Through the guard's left eye, I desperately searched behind Kaine, looking for the others, but there was no one there.

Kaine chuckled darkly, watching me. “I killed the one, and the other two will be my puppets soon.”

Stavros pulled us away and I dropped to the floor. This was my only chance. I had no magic to call, no devices, but I wasn't without. I wiped my hand against my tearstained cheek, then swiped it along the painted ground. The paint wasn't ultramarine. It wasn't violet. It wasn't green. It was silver-specked gold. I let my eyes shut and laughed. Of course it was.

The ground and world shook around us with the potion I had ingested.

Stavros grabbed me by the back of my neck. “Stupid girl.”

“Everyone keeps saying that,” I said, not struggling as he bound the paint within me and the painted wall in my mind fell.

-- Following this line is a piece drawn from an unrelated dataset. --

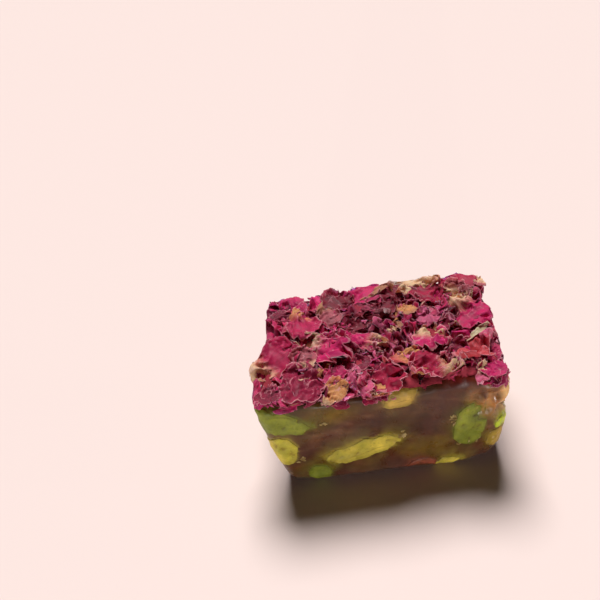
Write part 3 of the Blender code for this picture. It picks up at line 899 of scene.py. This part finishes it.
def scatter(masters, count, blades, sizes, lifts, tilt, seed, golds, crust_tree, roof, share):
    """Copies of the masters strewn over the top, each turned, sized and coloured by chance."""
    chance = random.Random(seed)
    pieces = []
    for number in range(count):
        master = chance.choice(masters)
        piece = master.copy()
        piece.data = master.data.copy()
        bpy.context.scene.collection.objects.link(piece)
        shade, blade = chance.uniform(0.85, 1.3), chance.choice(blades)
        gold = chance.random() < golds
        claw = chance.choice((GOLD, CREAM, TAN)) if gold else PINK
        reach = chance.uniform(0.2, 0.7) if gold else chance.uniform(-0.4, 0.05)
        pale = chance.uniform(-0.3, 0.7)
        place, room = petal_here(chance, 1.03)
        place.z += chance.uniform(*lifts) * MM
        spot = (place.xy - ANCHOR.xy) / MM
        # Painted shade darkens the small petals in the heap's hollows.
        blade = [level * shade * hollow_shade_at(spot) for level in blade]
        colour_petal(piece, number * 1.37, blade, claw, reach, pale)
        bare = any((spot - Vector((x, y))).length < size for x, y, size in DARK_GAPS)
        turns = chance.uniform(0, 360), chance.gauss(0, tilt), chance.gauss(0, tilt)
        lay(piece, place, *turns, chance.uniform(*sizes) * min(1, 0.55 + 0.15 * room))
        if bare:
            bpy.data.objects.remove(piece)
            continue
        press(piece, crust_tree, 0.5 * MM)
        tuck(piece, roof, share)
        pieces.append(piece)
    return pieces


def add_bed(block, crust_tree):
    """The mat of petal dust under the rest, a smaller core of the crust that hangs over the block's rim."""
    bed = block.copy()
    bed.data = block.data.copy()
    bed.name = "petal_bed"
    bpy.context.scene.collection.objects.link(bed)
    points = points_of(bed)
    border = TOP + (0.35 * noise_at(points, 4.0 * MM, 3.0) + 0.45 * noise_at(points, 1.2 * MM, 7.0) - 1.25) * MM
    bank = (points[:, :2] - np.array(Vector((12.8, -12.6)) * MM + ANCHOR.xy)) / (np.array([4.2, 2.6]) * MM)
    border += 2.2 * MM * np.exp(-(bank**2).sum(axis=1))
    keep = points[:, 2] > border
    mesh = bed.data
    mesh.vertices.foreach_set("select", ~keep)
    only(bed)
    bpy.ops.object.mode_set(mode="EDIT")
    bpy.ops.mesh.select_mode(type="VERT")
    bpy.ops.object.mode_set(mode="OBJECT")
    mesh.vertices.foreach_set("select", ~keep)
    bpy.ops.object.mode_set(mode="EDIT")
    bpy.ops.mesh.delete(type="VERT")
    bpy.ops.object.mode_set(mode="OBJECT")
    points = points_of(bed)
    outward = normals_of(bed)
    lumps = 0.30 * noise_at(points, 1.3 * MM) + 0.22 * noise_at(points, 0.6 * MM, 4.0) + 0.30
    heaped = np.zeros(len(points))
    for index in np.flatnonzero(outward[:, 2] > 0.6):
        spot = Vector(points[index]) + Vector((0, 0, 20 * MM))
        hit = crust_tree.ray_cast(spot, Vector((0, 0, -1)))[0]
        if hit:
            heaped[index] = max(0, hit.z - TOP)
    inland = np.clip((outward[:, 2] - 0.6) / 0.4, 0, 1)
    points += outward * (np.maximum(lumps - 0.35 * inland, 0.08) * MM)[:, None]
    points[:, 2] += BED_SHARE * heaped * inland
    set_points(bed, points)
    finish_with(bed, "SOLIDIFY", thickness=0.35 * MM, offset=-1)
    bed.data.materials.clear()
    bed.data.materials.append(bed_look())
    bed.data.shade_smooth()
    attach(bed, "root")
    return bed


def rim_bits(masters, count, blades, block_tree, seed):
    """Copies of the masters pressed flat on the jelly along the petals' lower border."""
    chance = random.Random(seed)
    pieces = []
    while len(pieces) < count:
        side, share = chance.random(), chance.random()
        level = chance.gauss(0.998, 0.012)
        if side < 0.4:
            spot = block_point(share, 0, level)
        elif side < 0.6:
            spot = block_point(1, share, level)
        elif side < 0.8:
            spot = block_point(share, 1, level)
        else:
            spot = block_point(0, share, level)
        if side < 0.4 and (share < 0.22 or 0.56 < share < 0.90) or side > 0.8 and share < 0.15:
            continue
        place, normal, _, _ = block_tree.find_nearest(spot + ANCHOR)
        master = chance.choice(masters)
        piece = master.copy()
        piece.data = master.data.copy()
        bpy.context.scene.collection.objects.link(piece)
        shade = chance.uniform(0.8, 1.3)
        blade = [level * shade for level in chance.choice(blades)]
        claw = chance.choice((PINK, PINK, GOLD, CREAM))
        colour_petal(piece, len(pieces) * 2.1, blade, claw, chance.uniform(-0.3, 0.4), chance.uniform(0.2, 1.0))
        size = chance.uniform(0.22, 0.46)
        lean = normal.to_track_quat("Z", "Y").to_matrix().to_4x4()
        spin = Matrix.Rotation(chance.uniform(0, 2 * math.pi), 4, "Z")
        tip = Matrix.Rotation(chance.gauss(0, 0.25), 4, "X")
        turn = Matrix.Translation(place + normal * 0.1 * MM) @ lean @ tip @ spin
        piece.data.transform(turn @ Matrix.Diagonal((size, size, size * 0.4, 1)))
        hug(piece, block_tree, 0.5 * MM)
        pieces.append(piece)
    return pieces


def add_petals(block_tree, crust_tree):
    look = petal_look()
    heroes = []
    for row in HERO_PETALS:
        form, seed, x, y, lift, heading, pitch, roll, size, blade, claw, reach, pale, proud = row
        piece = petal_sheet("petal", form, seed)
        colour_petal(piece, seed, blade, claw, reach, pale)
        place = Vector((x, y, lift)) * MM + ANCHOR + Vector((0, 0, TOP))
        lay(piece, place, heading, pitch, roll, size)
        press(piece, crust_tree, proud * MM)
        heroes.append(piece)
    roof = roof_over(heroes)
    half = len(heroes) // 2
    gather(heroes[:half], "large_petals", look)
    gather(heroes[half:], "whole_petals", look)
    if not WITH_LITTER:
        return
    masters = [
        petal_sheet("small", form, seed, (3, 3), 2)
        for seed, form in enumerate(LITTER_FORMS * 3, start=400)
    ]
    litter = scatter(
        masters, 250, LITTER_BLADES, (0.6, 1.0), (0.5, 1.8), 24, 7, 0.06, crust_tree, roof, 1.0
    )
    gather(litter, "petal_litter", look)
    border = rim_bits(masters, 90, LITTER_BLADES, block_tree, 9)
    gather(border, "border_petals", look)
    shreds = [
        petal_sheet("shred", form, seed, (3, 3), 2, 0.08 * MM)
        for seed, form in enumerate(SHRED_FORMS * 3, start=500)
    ]
    bits = scatter(
        shreds, 210, SHRED_BLADES, (0.35, 0.7), (0.8, 1.9), 40, 8, 0.10, crust_tree, roof, 0.9
    )
    gather(bits, "petal_shreds", look)
    for piece in masters + shreds:
        bpy.data.objects.remove(piece)


# The sweet

WITH_LITTER = True
WITH_KERNELS = True

JELLY, JELLY_OLIVE, JELLY_PLUM = srgb(86, 46, 26), srgb(108, 78, 26), srgb(86, 50, 38)
# The darkest jelly colour serves both a darker patch of jelly and painted shade along the rim and below the kernels.
JELLY_LIGHT, JELLY_DARK_AND_SHADE, JELLY_MAUVE = srgb(128, 86, 56), srgb(60, 25, 17), srgb(92, 64, 54)
# Of these, the pit colour is painted shade in the corner's pits, and the pale amber is painted light at the corner's
# thin edge.
AMBER, AMBER_PIT_SHADE, AMBER_EDGE_GLOW = srgb(206, 142, 84), srgb(44, 18, 10), srgb(236, 196, 132)
# The bank colour is dark red syrup together with painted shade.
BANK_SYRUP_AND_SHADE = srgb(112, 24, 18)
CRUMB, CRUMB_DARK = srgb(196, 166, 106), srgb(134, 104, 52)
FRINGE = 0.6  # mm
HALO = 1.6
GREEN, YELLOW, RED = srgb(128, 132, 40), srgb(202, 180, 70), srgb(150, 76, 52)
LIME, OLIVE = srgb(196, 206, 50), srgb(112, 86, 24)
KERNEL_TINTS = {"kernel_green": GREEN, "kernel_yellow": YELLOW, "kernel_skin": RED}
# The lime kernel at the front right corner is partly its own bright green and partly painted light on that lit corner.
OWN_TINTS = {"pistachio_front_lime": LIME, "pistachio_front_amber": srgb(160, 128, 46), "pistachio_front_rim": srgb(184, 150, 70)}
GROWN = {  # how much larger than its solid a kernel's face is, and how far it is moved in mm
    "pistachio_front_leaf": (1.12, (-0.6, 0, 0.1)),
    "pistachio_front_corner": (1.22, (-0.9, 0, 0.1)),
    "pistachio_front_long": (1.10, (0, 0, 0)),
    "pistachio_front_round": (1.08, (0.0, 0, 0.25)),
    "pistachio_front_rim": (1.08, (0, 0, 0.2)),
    "pistachio_front_skin": (1.35, (0, 0, 0.6)),
    "pistachio_front_sliver": (1.2, (0, 0, 0.3)),
    "pistachio_front_lime": ((1.15, 1.15, 0.8), (0.5, 0, -1.2)),
    "pistachio_front_amber": (1.20, (0.2, 0, 0)),
}
CRUMB_SPOTS = (  # middle and spreads along x and up, in mm in the block's frame, and the count
    (2.6, 8.8, 0.45, 0.4, 14),
    (11.8, 11.4, 0.5, 0.8, 18),
    (14.8, 5.7, 1.4, 0.2, 9),
    (-15.2, 6.3, 0.3, 0.5, 12),
    (-10.6, 14.0, 0.4, 0.2, 6),
)
GHOSTS = (  # kernels under the skin: place and half sizes in mm, tint and strength
    ((-9.4, -14.2, 16.6), (3.6, 2.0, 2.4), OLIVE, 0.75),
    ((6.4, -12.8, 5.4), (4.8, 2.0, 2.3), OLIVE, 0.9),
    ((19.9, 6.0, 14.0), (2.0, 3.4, 2.4), OLIVE, 0.7),
    ((-2.0, 13.2, 8.0), (4.0, 2.0, 2.6), OLIVE, 0.7),
    ((-19.0, -7.0, 8.0), (2.0, 3.6, 2.4), OLIVE, 0.7),
)

block = cut_block()
block.data.materials.append(jelly_look())
block.data.shade_smooth()
swell_jelly(block, [])
block_tree = tree_of(block)
flesh_look = kernel_look()
kernels = []
for subpart in frame["record"]["subparts"]:
    node, slot = subpart["node"], subpart["material_slot"]
    if slot in KERNEL_TINTS and WITH_KERNELS:
        tint = OWN_TINTS.get(node, KERNEL_TINTS[slot])
        piece = kernel_piece(node, flesh_look, *GROWN.get(node, (1.08, (0, 0, 0))))
        heights = cut_kernel(piece, block_tree)
        shade_kernel(piece, tint, heights)
        kernels.append((piece, tint))
add_crumbs(block_tree, flesh_look)
shade_jelly(block, kernels)
crust_tree = tree_of(frame["nodes"]["petal_crust"])
bed = add_bed(block, crust_tree)
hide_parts("petal_crust")
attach(block, "root")
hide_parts("jelly")
add_petals(block_tree, crust_tree)

bpy.ops.mesh.primitive_plane_add(size=4)
floor = bpy.context.object
floor.name = "floor"
floor.data.materials.append(floor_look())

camera = bpy.data.objects.new("camera", bpy.data.cameras.new("camera"))
bpy.context.scene.collection.objects.link(camera)
camera.data.lens = 45
camera.data.sensor_width = 36
camera.data.clip_start = 0.005
az, el, roll = math.radians(1.9), math.radians(35.0), math.radians(-6.0)
back = Vector((math.sin(az) * math.cos(el), -math.cos(az) * math.cos(el), math.sin(el)))
right = (-back).cross(Vector((0, 0, 1))).normalized()
up = right.cross(-back)
turned_right = right * math.cos(roll) + up * math.sin(roll)
turned_up = up * math.cos(roll) - right * math.sin(roll)
turn = Matrix((turned_right, turned_up, back)).transposed().to_4x4()
camera.matrix_world = Matrix.Translation(Vector((-9.7, -105.1, 103.3)) * MM + ANCHOR) @ turn
bpy.context.scene.camera = camera

world = bpy.data.worlds.new("studio")
bpy.context.scene.world = world
world.use_nodes = True
world.node_tree.nodes["Background"].inputs["Color"].default_value = (1, 0.97, 0.95, 1)
world.node_tree.nodes["Background"].inputs["Strength"].default_value = 0.012
LAMPS = (  # name, energy, angle, direction towards it
    ("key", 4.05, 28, (-0.07, 0.60, 1.0)),
    ("front_fill", 1.5, 1.5, (-0.15, -1.0, 0.014)),
    ("right_fill", 0.65, 1.5, (1.0, -0.1, 0.014)),
)
for name, energy, angle, direction in LAMPS:
    lamp = bpy.data.objects.new(name, bpy.data.lights.new(name, "SUN"))
    bpy.context.scene.collection.objects.link(lamp)
    lamp.data.energy = energy
    lamp.data.angle = math.radians(angle)
    lamp.rotation_euler = Vector(direction).to_track_quat("Z", "Y").to_euler()
bpy.context.scene.view_settings.view_transform = "Standard"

Don't look, don't look...

Stavros bound my wrists behind me, then looked at a painting where Kaine was prowling in a window behind Priyasha.

“Bring them!” Stavros bellowed.

He looked back at me, fingers curling around my neck. “You used up your only move to, what, dampen me? Your magic can't override Sergei's in the world that HE built. That I built. You think I can't fully regenerate in a matter of minutes?”

“I'm sure you can. But now you know I resist.” I bared my teeth.

Fury banked beneath a bland expression. He stepped backward. “You try me. I haven't been so tried in a long time.” Even with dampened senses, he still had full use of the world around him. An upright table formed from the floor. He started strapping me to it. “I will be the king. And you will be my sword.”

“No.”

“You want to rid yourself of your destructiveness, just like Sergei after he learned of Valeris, after he felt that he had somehow poisoned Priyasha, but it is part of you. Creation can’t exist without it. You must destroy something else in order to create. You must tear down worlds in order to build new ones. You must have dark ages, in order to have enlightenment.”

“No,” I swallowed, struggling. “I don’t believe that. Some of the most magnificent pieces have been formed by building on top of something else. By leveraging a structure already in place.”

“In so doing, you suffer all the original's faults.”